● WHAT IS BEING ASKED: Give back all the data exactly, line by line.
--- start ---
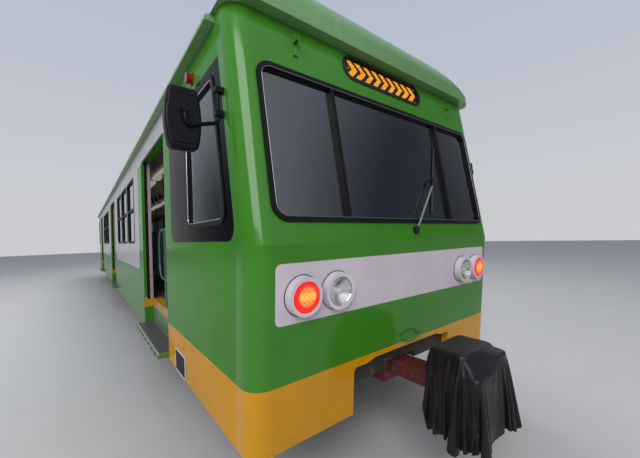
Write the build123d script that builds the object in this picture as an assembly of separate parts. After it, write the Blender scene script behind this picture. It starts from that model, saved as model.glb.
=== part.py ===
from build123d import *
import os
from math import atan, cos, radians, sin, sqrt, tan

# End motor car of a metro train, in millimetres.
# +X points forward to the cab end, +Y to the car's left side, +Z up.
# The origin is on the floor below the middle of the car, where the wheel flanges stand.

os.makedirs("parts", exist_ok=True)

# Wheels and rails
gauge = 1435
back_to_back = gauge - 75
flange_depth = 28
tread_diameter = 740
wheel_width = 135
flange_width = 32
rim_depth = 62
hub_radius = 125
web_thickness = 34
axle_radius = 75
journal_radius = 60
journal_clearance = 0.3
rail_top = flange_depth
axle_z = rail_top + tread_diameter / 2

# Heights of the floor, steps and skirt
wheel_clearance = 10
floor_thickness = 90
floor_bottom = rail_top + tread_diameter + flange_depth + wheel_clearance
floor_top = floor_bottom + floor_thickness
step_drop = 308
skirt_drop = 75
tread_top = floor_top - step_drop
skirt_bottom = tread_top - skirt_drop

# Heights of the body, each counted from the one below it
waist_z = floor_top + 753
door_top = waist_z + 1124
eave_z = door_top + 205
visor_z = eave_z + 50
shoulder_z = eave_z + 31
crown_z = shoulder_z + 339

# Width of the body and its walls
half_width = 1300
pocket_skin = 35
pocket_depth = 37
lining_thickness = 38
side_wall = pocket_skin + pocket_depth + lining_thickness
inner_half = half_width - side_wall
front_wall = 60
end_wall = 60
front_clearance = 2

# Doorways and their pocket sliding leaves
doorway_pitch = 6000
doorway_width = 1468
half_door = doorway_width / 2
doorways = (-doorway_pitch, 0, doorway_pitch)
leaf_clearance = 5.5
leaf_thickness = pocket_depth - 2 * leaf_clearance
leaf_overlap = 20
leaf_gap = 6
leaf_foot = 5
leaf_top_lap = 15
hanger_clearance = 0.3
hanger_half = 50
pocket_end_clearance = 12
header_groove = 25
leaf_width = half_door - leaf_gap / 2 + leaf_overlap
leaf_travel = half_door - leaf_gap / 2
pocket_length = leaf_width + pocket_end_clearance
leaf_y = half_width - pocket_skin - pocket_depth / 2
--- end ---
● ANSWER TO THIS PROBLEM:
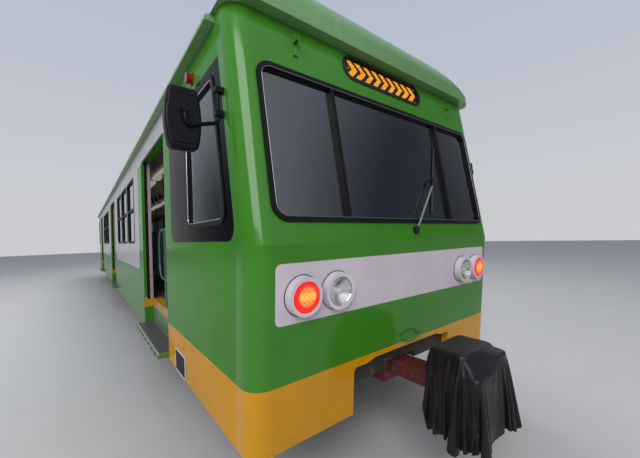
Write the build123d script that builds the object in this picture as an assembly of separate parts. After it, write the Blender scene script behind this picture. It starts from that model, saved as model.glb.
=== part.py ===
from build123d import *
import os
from math import atan, cos, radians, sin, sqrt, tan

# End motor car of a metro train, in millimetres.
# +X points forward to the cab end, +Y to the car's left side, +Z up.
# The origin is on the floor below the middle of the car, where the wheel flanges stand.

os.makedirs("parts", exist_ok=True)

# Wheels and rails
gauge = 1435
back_to_back = gauge - 75
flange_depth = 28
tread_diameter = 740
wheel_width = 135
flange_width = 32
rim_depth = 62
hub_radius = 125
web_thickness = 34
axle_radius = 75
journal_radius = 60
journal_clearance = 0.3
rail_top = flange_depth
axle_z = rail_top + tread_diameter / 2

# Heights of the floor, steps and skirt
wheel_clearance = 10
floor_thickness = 90
floor_bottom = rail_top + tread_diameter + flange_depth + wheel_clearance
floor_top = floor_bottom + floor_thickness
step_drop = 308
skirt_drop = 75
tread_top = floor_top - step_drop
skirt_bottom = tread_top - skirt_drop

# Heights of the body, each counted from the one below it
waist_z = floor_top + 753
door_top = waist_z + 1124
eave_z = door_top + 205
visor_z = eave_z + 50
shoulder_z = eave_z + 31
crown_z = shoulder_z + 339

# Width of the body and its walls
half_width = 1300
pocket_skin = 35
pocket_depth = 37
lining_thickness = 38
side_wall = pocket_skin + pocket_depth + lining_thickness
inner_half = half_width - side_wall
front_wall = 60
end_wall = 60
front_clearance = 2

# Doorways and their pocket sliding leaves
doorway_pitch = 6000
doorway_width = 1468
half_door = doorway_width / 2
doorways = (-doorway_pitch, 0, doorway_pitch)
leaf_clearance = 5.5
leaf_thickness = pocket_depth - 2 * leaf_clearance
leaf_overlap = 20
leaf_gap = 6
leaf_foot = 5
leaf_top_lap = 15
hanger_clearance = 0.3
hanger_half = 50
pocket_end_clearance = 12
header_groove = 25
leaf_width = half_door - leaf_gap / 2 + leaf_overlap
leaf_travel = half_door - leaf_gap / 2
pocket_length = leaf_width + pocket_end_clearance
leaf_y = half_width - pocket_skin - pocket_depth / 2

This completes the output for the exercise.